"Opportunities multiply as they are seized."                                                    
- Sun Tzu

Forging Tools

Science is increasingly constrained by the limitations of available technologies.  By developing improved tools and methods, we can catalyze the research of entire fields. The most useful tools expand the scope of existing or emerging technologies, enabling our accumulated expertise to address previously intractable problems.

Our tool development projects focus on novel methods of editing and regulating genomes.

Many of our projects involve CRISPR, which is an incredibly versatile tool because it can be directed to site-specifically bind almost any sequence by simply expressing a matching RNA.  This is supremely useful in nearly all organisms and essential for facile genome engineering in multicellular eukaryotes.  Except for cases in which our larger goal requires it, we no longer work on direct CRISPR improvements given the intense interest from many other technology development labs.  However, it is so useful that many of our other projects apply it for a variety of purposes - including building safeguards for gene drives capable of spreading genome alterations through populations.

A major area of focus involves ways of multiplexing CRISPR in an evolutionarily stable manner.  This is challenging because both strings of guide RNAs and natural CRISPR arrays contain highly repetitive sequences that are prone to internal recombination and rearrangement.  We are exploring ways of diversifying these sequences to enable highly multiplexed editing and regulation.

Though now a touch dated, our Review in Molecular Systems Biology provides a comprehensive background of currently available tools and technologies for genome-scale engineering, while our Perspective in Nature Methods discusses the utility of Cas9 specifically.

We additionally develop robotic and biotic systems to evolve new tools.

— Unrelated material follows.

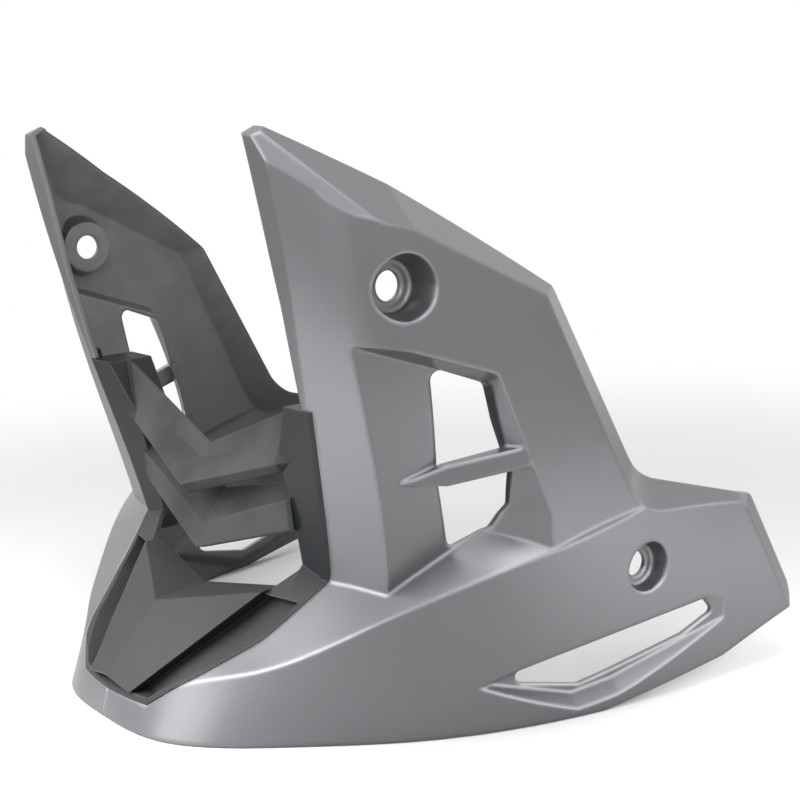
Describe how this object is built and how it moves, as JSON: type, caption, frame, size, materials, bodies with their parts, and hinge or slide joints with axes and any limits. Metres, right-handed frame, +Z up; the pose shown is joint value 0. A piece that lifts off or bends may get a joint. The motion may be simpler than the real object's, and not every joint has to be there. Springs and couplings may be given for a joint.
{
  "type": "motorcycle belly pan",
  "caption": "Low front fairing of a motorcycle: mirrored painted cowls that meet at a pointed nose, with a black chin and bent slats between them.",
  "frame": {"origin": "middle of the footprint at the level of the lower edges", "axes": "+X to the rider's left, +Y to the back, +Z up; the nose points to -Y"},
  "size_m": [0.3428, 0.2968, 0.2726],
  "materials": {
    "paint": "satin grey metallic paint on plastic",
    "black_plastic": "fine grained black plastic",
    "zinc": "zinc plated steel"
  },
  "bodies": {
    "root": {"left_cowl": "paint", "right_cowl": "paint", "centre_grille": "black_plastic", "grille_screws": "zinc", "nose_screw": "zinc", "nose_nut": "zinc"}
  },
  "joints": []
}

Figure 1.  The RNA-guided Cas9 nuclease from S. pyogenes will cut any target DNA sequence, called a "protospacer", that has a "protospacer-adjacent motif" (PAM) matching "NGG", but only when it is guided by an appropriate "guide RNA" (sgRNA) containing a spacer that matches the protospacer sequence.  Cas9 cuts both strands between the third and fourth bases using separate nuclease domains.  Inactivating one of these domains renders it a nickase.  Inactivating both makes it an RNA-guided DNA-binding protein, which can be used to localize other biomolecules to any targeted protospacer.  Other Cas9 proteins from different bacteria recognize different PAMs but are similarly targetable.  Many of these are orthogonal to one another, allowing them to be targeted independently.